Are you feeling down right now? Do you feel helpless and adrift at this moment in time where change is happening daily? Well, our old snake-oil salesman Gwyneth Paltrow thinks she has a solution for that. Did you sadly miss out on her best-selling vagina-scented candle? Never fear, because now she has an orgasm-scented one. Yes. This is the world we live in. You thought things couldn’t get any more surreal? Well, you’ve got another thing coming.
Paltrow broke the news on The Tonight Show with Jimmy Fallon (make all the ‘Fallon is a f*nny’ jokes you want here). The candle is available now for pre-order, and the description promises a smell of ‘tart grapefruit, neroli, and ripe cassis berries blended with gunpowder tea and Turkish rose absolutes for a scent that’s sexy, surprising, and wildly addictive.’ There are fireworks on the packaging, just to drive the message home. Bang in your box, so to speak.

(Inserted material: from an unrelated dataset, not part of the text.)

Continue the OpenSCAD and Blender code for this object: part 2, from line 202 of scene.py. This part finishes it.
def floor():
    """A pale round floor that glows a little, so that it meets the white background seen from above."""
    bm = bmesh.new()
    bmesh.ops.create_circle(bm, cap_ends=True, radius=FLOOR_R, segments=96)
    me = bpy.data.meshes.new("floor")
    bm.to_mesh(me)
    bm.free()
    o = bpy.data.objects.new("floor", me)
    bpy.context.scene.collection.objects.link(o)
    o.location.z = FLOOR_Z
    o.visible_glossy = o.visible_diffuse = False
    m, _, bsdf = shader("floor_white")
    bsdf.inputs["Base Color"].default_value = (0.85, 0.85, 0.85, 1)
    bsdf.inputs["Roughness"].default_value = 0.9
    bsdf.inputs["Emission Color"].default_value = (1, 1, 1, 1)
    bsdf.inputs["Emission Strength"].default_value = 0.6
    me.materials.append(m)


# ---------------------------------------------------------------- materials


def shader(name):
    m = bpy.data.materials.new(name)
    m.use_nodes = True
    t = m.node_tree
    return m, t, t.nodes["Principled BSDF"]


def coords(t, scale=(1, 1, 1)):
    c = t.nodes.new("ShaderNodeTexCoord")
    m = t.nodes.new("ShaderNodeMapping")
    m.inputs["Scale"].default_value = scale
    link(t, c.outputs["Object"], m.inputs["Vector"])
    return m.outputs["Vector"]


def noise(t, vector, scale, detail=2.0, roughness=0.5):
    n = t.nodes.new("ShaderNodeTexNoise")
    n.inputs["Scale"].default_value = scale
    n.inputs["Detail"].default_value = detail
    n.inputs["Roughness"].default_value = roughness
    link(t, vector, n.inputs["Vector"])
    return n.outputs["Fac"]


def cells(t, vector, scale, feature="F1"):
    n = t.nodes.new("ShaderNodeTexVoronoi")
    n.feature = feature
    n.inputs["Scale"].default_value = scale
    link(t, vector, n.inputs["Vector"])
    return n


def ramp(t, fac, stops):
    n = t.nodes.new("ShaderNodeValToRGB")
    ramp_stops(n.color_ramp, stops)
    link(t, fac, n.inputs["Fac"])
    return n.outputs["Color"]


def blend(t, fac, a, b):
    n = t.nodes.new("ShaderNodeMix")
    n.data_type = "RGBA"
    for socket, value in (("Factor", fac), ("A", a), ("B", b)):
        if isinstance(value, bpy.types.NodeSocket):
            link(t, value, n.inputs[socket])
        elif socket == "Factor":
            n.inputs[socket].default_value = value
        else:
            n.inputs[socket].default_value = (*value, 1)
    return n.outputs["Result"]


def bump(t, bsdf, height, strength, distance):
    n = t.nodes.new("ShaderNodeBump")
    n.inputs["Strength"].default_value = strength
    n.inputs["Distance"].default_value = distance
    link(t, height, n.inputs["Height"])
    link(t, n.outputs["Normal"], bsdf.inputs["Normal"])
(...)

All this for $75! Funnily enough, you can also buy a ‘tennis coach vibrator’ from Goop for about half the price. Seems like a better route to achieving that orgasmic aroma but hey, what would I know? Surely the full-time detoxer of her West Virginia territory would be the expert on such matters. Given how often Goop preaches the repeatedly-refuted powers of vag-steaming, jade eggs, and coffee enemas, I can only assume that her orgasm smells like a particularly pungent yeast infection.